**Data extract:**
-*-

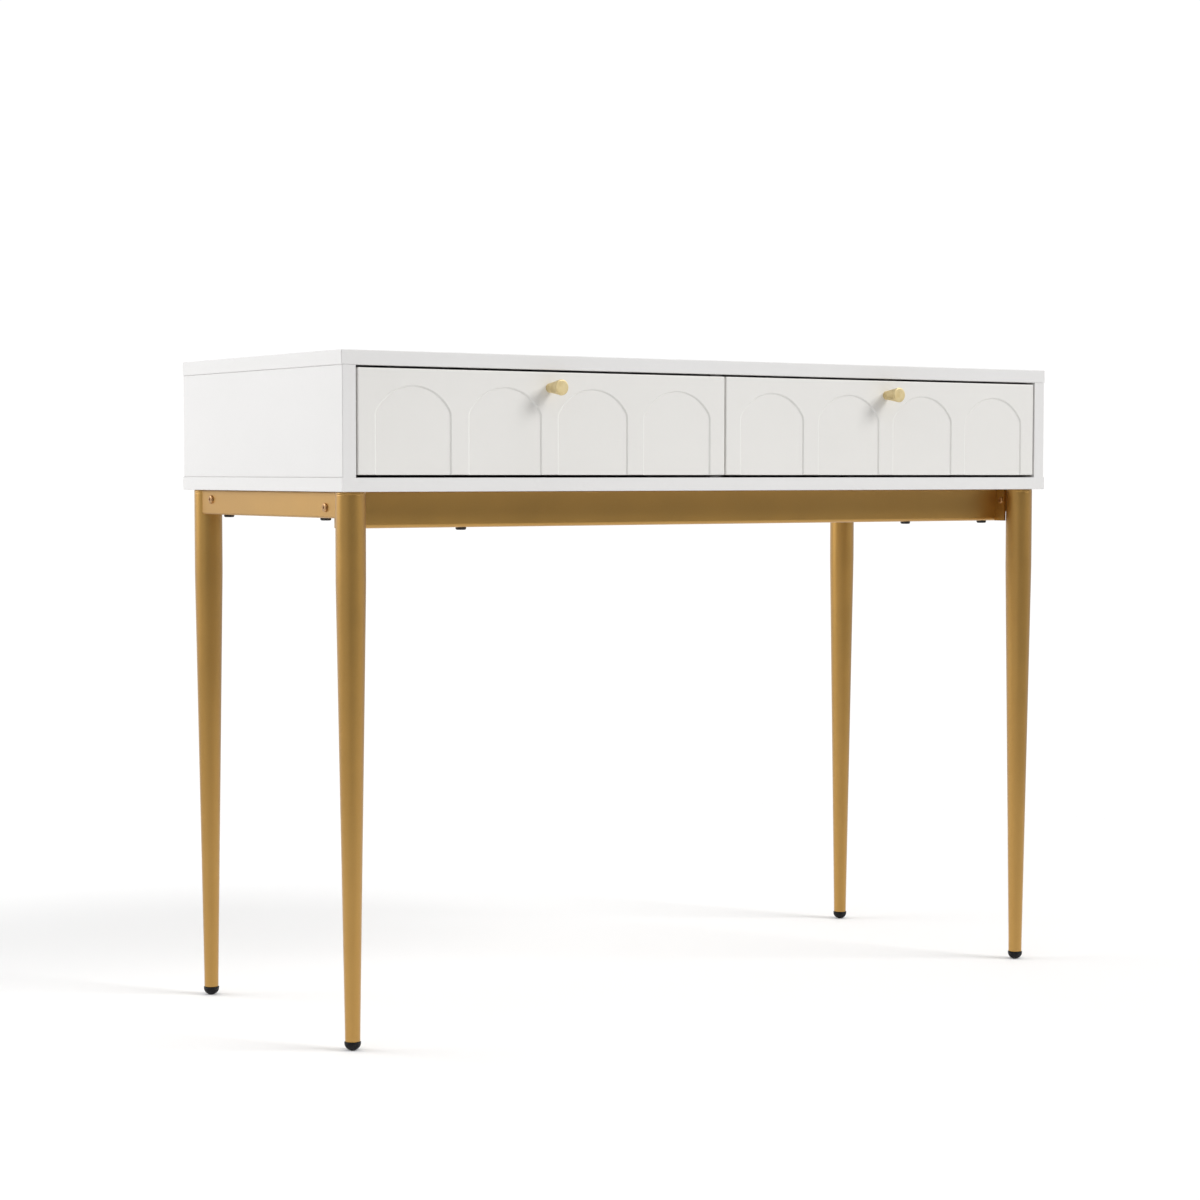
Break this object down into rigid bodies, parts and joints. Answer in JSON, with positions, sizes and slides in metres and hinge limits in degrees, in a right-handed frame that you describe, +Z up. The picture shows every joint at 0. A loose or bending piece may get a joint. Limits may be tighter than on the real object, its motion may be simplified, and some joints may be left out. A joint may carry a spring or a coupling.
{
  "type": "dressing table",
  "caption": "Slim white dressing table with side-by-side inset drawers, recessed arches on their fronts and brass knobs, on a gold frame with round tapered legs.",
  "frame": {"origin": "on the floor, under the middle of the footprint, knobs included", "axes": "+X to the right seen from the front, +Y to the back, +Z up; the drawers open along -Y"},
  "size_m": [1, 0.425, 0.75],
  "materials": {
    "cabinet_white": "white satin paint on fibreboard",
    "drawer_front_white": "warm white satin paint on fibreboard",
    "drawer_box_white": "white laminate on particle board",
    "thin_board": "white-faced hardboard",
    "gold_paint": "satin gold powder coat",
    "knob_brass": "brushed pale brass",
    "bronze_screw": "bronze plated",
    "black_plastic": "black moulded plastic",
    "black_bolt": "black oxide",
    "zinc_slide": "bright zinc plated sheet",
    "zinc_fastener": "zinc plated",
    "beech_dowel": "bare fluted beech"
  },
  "bodies": {
    "cabinet": {"back_panel": "thin_board", "beam_end_plates": "gold_paint", "bottom_panel": "cabinet_white", "cabinet_slide_screws": "zinc_fastener", "cam_bolts": "zinc_fastener", "cam_locks": "zinc_fastener", "centre_divider": "cabinet_white", "drawer_left_outer_slide_left": "zinc_slide", "drawer_left_outer_slide_right": "zinc_slide", "drawer_right_outer_slide_left": "zinc_slide", "drawer_right_outer_slide_right": "zinc_slide", "foot_front_left": "black_plastic", "foot_front_right": "black_plastic", "foot_rear_left": "black_plastic", "foot_rear_right": "black_plastic", "frame_bolts": "black_bolt", "front_beam": "gold_paint", "insert_nuts": "zinc_fastener", "leg_front_left": "gold_paint", "leg_front_right": "gold_paint", "leg_rear_left": "gold_paint", "leg_rear_right": "gold_paint", "leg_tongues": "gold_paint", "panel_dowels": "beech_dowel", "plate_screws": "bronze_screw", "rail_screws": "bronze_screw", "rear_beam": "gold_paint", "side_panel_left": "cabinet_white", "side_panel_right": "cabinet_white", "side_rail_left": "gold_paint", "side_rail_right": "gold_paint", "top_panel": "cabinet_white"},
    "drawer_left": {"drawer_left_back": "drawer_box_white", "drawer_left_back_screws": "zinc_fastener", "drawer_left_bottom": "thin_board", "drawer_left_cam_fittings": "zinc_fastener", "drawer_left_front": "drawer_front_white", "drawer_left_inner_slide_left": "zinc_slide", "drawer_left_inner_slide_right": "zinc_slide", "drawer_left_knob": "knob_brass", "drawer_left_knob_screw": "zinc_fastener", "drawer_left_side_left": "drawer_box_white", "drawer_left_side_right": "drawer_box_white", "drawer_left_slide_screws": "zinc_fastener"},
    "slide_runners_left": {"drawer_left_middle_slide_left": "zinc_slide", "drawer_left_middle_slide_right": "zinc_slide"},
    "drawer_right": {"drawer_right_back": "drawer_box_white", "drawer_right_back_screws": "zinc_fastener", "drawer_right_bottom": "thin_board", "drawer_right_cam_fittings": "zinc_fastener", "drawer_right_front": "drawer_front_white", "drawer_right_inner_slide_left": "zinc_slide", "drawer_right_inner_slide_right": "zinc_slide", "drawer_right_knob": "knob_brass", "drawer_right_knob_screw": "zinc_fastener", "drawer_right_side_left": "drawer_box_white", "drawer_right_side_right": "drawer_box_white", "drawer_right_slide_screws": "zinc_fastener"},
    "slide_runners_right": {"drawer_right_middle_slide_left": "zinc_slide", "drawer_right_middle_slide_right": "zinc_slide"}
  },
  "joints": [
    {"name": "drawer_left_slide", "type": "slide", "parent": "cabinet", "child": "drawer_left", "axis": [0, -1, 0], "range_m": [0, 0.28]},
    {"name": "drawer_right_slide", "type": "slide", "parent": "cabinet", "child": "drawer_right", "axis": [0, -1, 0], "range_m": [0, 0.28]},
    {"name": "slide_runners_left_slide", "type": "slide", "parent": "cabinet", "child": "slide_runners_left", "axis": [0, -1, 0], "range_m": [0, 0.14]},
    {"name": "slide_runners_right_slide", "type": "slide", "parent": "cabinet", "child": "slide_runners_right", "axis": [0, -1, 0], "range_m": [0, 0.14]}
  ],
  "couplings": [
    {"joint": "slide_runners_left_slide", "follows": "drawer_left_slide", "ratio": 0.5},
    {"joint": "slide_runners_right_slide", "follows": "drawer_right_slide", "ratio": 0.5}
  ]
}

-*-

**Exercise details:** Nothing should be left out: repeat all of the data exactly.

**Complete output:**
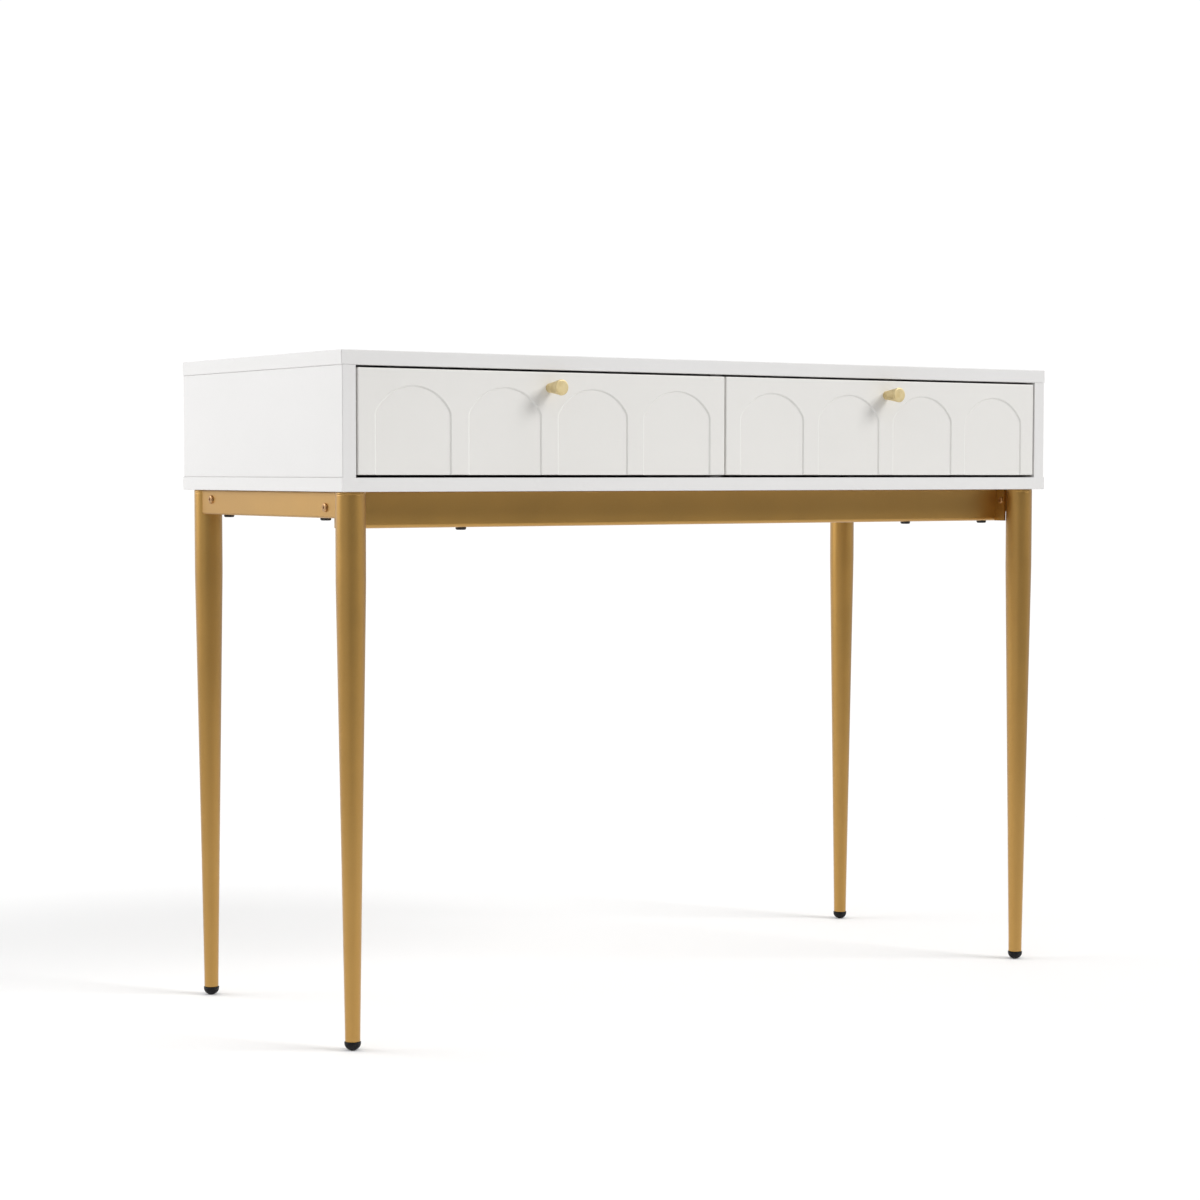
Break this object down into rigid bodies, parts and joints. Answer in JSON, with positions, sizes and slides in metres and hinge limits in degrees, in a right-handed frame that you describe, +Z up. The picture shows every joint at 0. A loose or bending piece may get a joint. Limits may be tighter than on the real object, its motion may be simplified, and some joints may be left out. A joint may carry a spring or a coupling.
{
  "type": "dressing table",
  "caption": "Slim white dressing table with side-by-side inset drawers, recessed arches on their fronts and brass knobs, on a gold frame with round tapered legs.",
  "frame": {"origin": "on the floor, under the middle of the footprint, knobs included", "axes": "+X to the right seen from the front, +Y to the back, +Z up; the drawers open along -Y"},
  "size_m": [1, 0.425, 0.75],
  "materials": {
    "cabinet_white": "white satin paint on fibreboard",
    "drawer_front_white": "warm white satin paint on fibreboard",
    "drawer_box_white": "white laminate on particle board",
    "thin_board": "white-faced hardboard",
    "gold_paint": "satin gold powder coat",
    "knob_brass": "brushed pale brass",
    "bronze_screw": "bronze plated",
    "black_plastic": "black moulded plastic",
    "black_bolt": "black oxide",
    "zinc_slide": "bright zinc plated sheet",
    "zinc_fastener": "zinc plated",
    "beech_dowel": "bare fluted beech"
  },
  "bodies": {
    "cabinet": {"back_panel": "thin_board", "beam_end_plates": "gold_paint", "bottom_panel": "cabinet_white", "cabinet_slide_screws": "zinc_fastener", "cam_bolts": "zinc_fastener", "cam_locks": "zinc_fastener", "centre_divider": "cabinet_white", "drawer_left_outer_slide_left": "zinc_slide", "drawer_left_outer_slide_right": "zinc_slide", "drawer_right_outer_slide_left": "zinc_slide", "drawer_right_outer_slide_right": "zinc_slide", "foot_front_left": "black_plastic", "foot_front_right": "black_plastic", "foot_rear_left": "black_plastic", "foot_rear_right": "black_plastic", "frame_bolts": "black_bolt", "front_beam": "gold_paint", "insert_nuts": "zinc_fastener", "leg_front_left": "gold_paint", "leg_front_right": "gold_paint", "leg_rear_left": "gold_paint", "leg_rear_right": "gold_paint", "leg_tongues": "gold_paint", "panel_dowels": "beech_dowel", "plate_screws": "bronze_screw", "rail_screws": "bronze_screw", "rear_beam": "gold_paint", "side_panel_left": "cabinet_white", "side_panel_right": "cabinet_white", "side_rail_left": "gold_paint", "side_rail_right": "gold_paint", "top_panel": "cabinet_white"},
    "drawer_left": {"drawer_left_back": "drawer_box_white", "drawer_left_back_screws": "zinc_fastener", "drawer_left_bottom": "thin_board", "drawer_left_cam_fittings": "zinc_fastener", "drawer_left_front": "drawer_front_white", "drawer_left_inner_slide_left": "zinc_slide", "drawer_left_inner_slide_right": "zinc_slide", "drawer_left_knob": "knob_brass", "drawer_left_knob_screw": "zinc_fastener", "drawer_left_side_left": "drawer_box_white", "drawer_left_side_right": "drawer_box_white", "drawer_left_slide_screws": "zinc_fastener"},
    "slide_runners_left": {"drawer_left_middle_slide_left": "zinc_slide", "drawer_left_middle_slide_right": "zinc_slide"},
    "drawer_right": {"drawer_right_back": "drawer_box_white", "drawer_right_back_screws": "zinc_fastener", "drawer_right_bottom": "thin_board", "drawer_right_cam_fittings": "zinc_fastener", "drawer_right_front": "drawer_front_white", "drawer_right_inner_slide_left": "zinc_slide", "drawer_right_inner_slide_right": "zinc_slide", "drawer_right_knob": "knob_brass", "drawer_right_knob_screw": "zinc_fastener", "drawer_right_side_left": "drawer_box_white", "drawer_right_side_right": "drawer_box_white", "drawer_right_slide_screws": "zinc_fastener"},
    "slide_runners_right": {"drawer_right_middle_slide_left": "zinc_slide", "drawer_right_middle_slide_right": "zinc_slide"}
  },
  "joints": [
    {"name": "drawer_left_slide", "type": "slide", "parent": "cabinet", "child": "drawer_left", "axis": [0, -1, 0], "range_m": [0, 0.28]},
    {"name": "drawer_right_slide", "type": "slide", "parent": "cabinet", "child": "drawer_right", "axis": [0, -1, 0], "range_m": [0, 0.28]},
    {"name": "slide_runners_left_slide", "type": "slide", "parent": "cabinet", "child": "slide_runners_left", "axis": [0, -1, 0], "range_m": [0, 0.14]},
    {"name": "slide_runners_right_slide", "type": "slide", "parent": "cabinet", "child": "slide_runners_right", "axis": [0, -1, 0], "range_m": [0, 0.14]}
  ],
  "couplings": [
    {"joint": "slide_runners_left_slide", "follows": "drawer_left_slide", "ratio": 0.5},
    {"joint": "slide_runners_right_slide", "follows": "drawer_right_slide", "ratio": 0.5}
  ]
}